The two-day symposium began by a keynote titled, “When Journalists Don’t Get Religion”, by Paul Marshall, Senior Fellow at the Hudson Institute’s Centre for Religious Freedom and the author and editor of more than twenty books on religion and politics, especially religious freedom. It was followed by a panel on “Journalistic Imperatives in Covering Religion – The Press”, chaired by Paul Morris, Professor of Religious Studies at Victoria University of Wellington where he holds the UNESCO Chair in Interreligious Understanding and Relations in New Zealand and the Pacific. The panelists were Peggy Fletcher Stack, Senior Religion Writer at theSalt Lake Tribune, Endy Bayuni, Senior Editor at The Jakarta Post, and Barney Zwartz, Religion Editor at The Age. They explored during their discussion how religion journalists in Australia and abroad cover religion in their region, and addressed the difficulties of government interference and the pressures of popular or politically correct views on journalists reporting challenging faith subjects.
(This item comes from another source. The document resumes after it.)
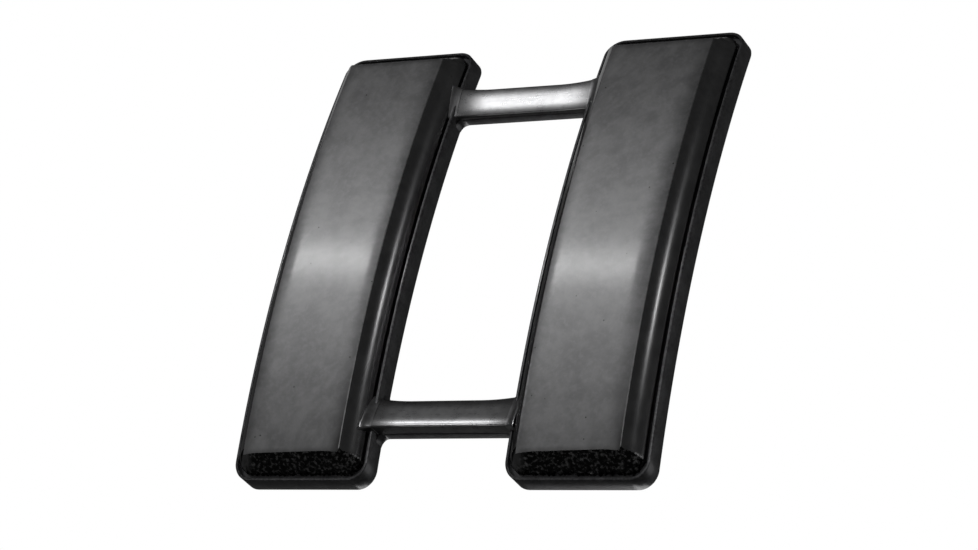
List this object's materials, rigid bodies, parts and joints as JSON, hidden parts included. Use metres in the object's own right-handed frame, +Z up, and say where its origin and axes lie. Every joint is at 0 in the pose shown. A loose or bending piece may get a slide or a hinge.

The next panel was on “Questions of Objectivity in Religion Journalism – The Radio”. Chaired by Barney Zwartz, it had Rachael Kohn, Andrew West, producer and presenter of ABC’s Religion and Ethics Report on Radio National, and John Cleary, producer and presenter of Sunday Nights with John Cleary, a weekly programme exploring the issues, events and people driving developments in religion, ethics, spirituality, popular culture, values and beliefs in Australia, as the panelists. The panel considered what objectivity looks like in religion reporting. How can reporters cover sensitive issues that may challenge their core beliefs? Questions about biases and balance were also addressed. Considering the fact that unquestioning pursuit of balance can be counterproductive to truth telling, the unbiased position of news reporters was challenged and the importance of a point of view in reporting was explored.
Sarah Pulliam Balley, a National Correspondent for Religion News Service, Scott Stephens and Anne Fjelstad, the CEO of the Media Project, and the Chair of Geographa, a global network of Christians in mainstream media, got together on a panel titled “Covering Religion in the Digital Age” under the chairpersonship of Rachael Kohn to explore some innovative news projects in faith journalism that utilize social media and new technologies.
The last panel of the opening day, “Alternative Media Reporting on Faith (Citizen Journalism)” was held under the chairpersonship of Dr. Brian Adams, Director of the Griffith University Multi Faith Centre. It saw Paul Morris, Ursula Skjonnernand, Citizen Journalism Newsroom Coordinator for the Edge at the State Library of Queensland, and Stephen Stockwell, Professor of Journalism and communication at Griffith University’s Gold Coast campus, consider how citizen journalism projects and faith-supported publications report on religion, approaches of nontraditional journalists on stories that affect their own communities, the responsibilities citizen journalists have to ethical considerations when reporting on faith, and the importance of these alternative and citizen-led media projects to democracy. It was followed by two short keynotes, “Religious Freedom and the Mainstream Media” by Alan Wakeley, and “Religion Issues and Media in New Zealand” by Paul Morris.
The second and the last day of the symposium opened by a keynote from Endy Bayuni on Reporting and Religion in Indonesia, followed by a panel on Minority Issues versus Majority Issues mentioned above. Peggy Fletcher Stack gave a thought provoking presentation, titled “Covering a Mormon Presidential Candidate” on how the Republican candidate Mitt Romney’s campaign for the US Presidential election was covered by the mainstream press. It was followed by a short keynote by Dr. Navras Jaat Aafreedi, mentioned above. Following which there were two workshops, “Unpacking a News Story: Religion’s Protected Status in Australia” (for students) and “Making a Story into News” (for faith communities). The symposium concluded with a public forum on Religion as a Weapon of War or Peace? The panel, which had Paul Marshall, Endy Bayuni, Anne Fjeldstad, and Barney Zwartz on it, addressed the assumption that conflicts are about secular political issues and not deep cultural or religious differences, under the chairpersonship of Rachael Kohn. The panelists tried to answer whether religion is being used as a weapon in conflicts today, particularly in the Middle East and Africa, and what journalists are missing by glossing over the religious issues and players in global conflicts.
The symposium was sponsored by ABC Radio National, the International Association of Religion Journalists (IARJ), the Media Project, an international group of journalists committed to promoting excellence in mainstream reporting on religious dimensions of the news, and Think Big Creative, a Brisbane based advertising and design agency.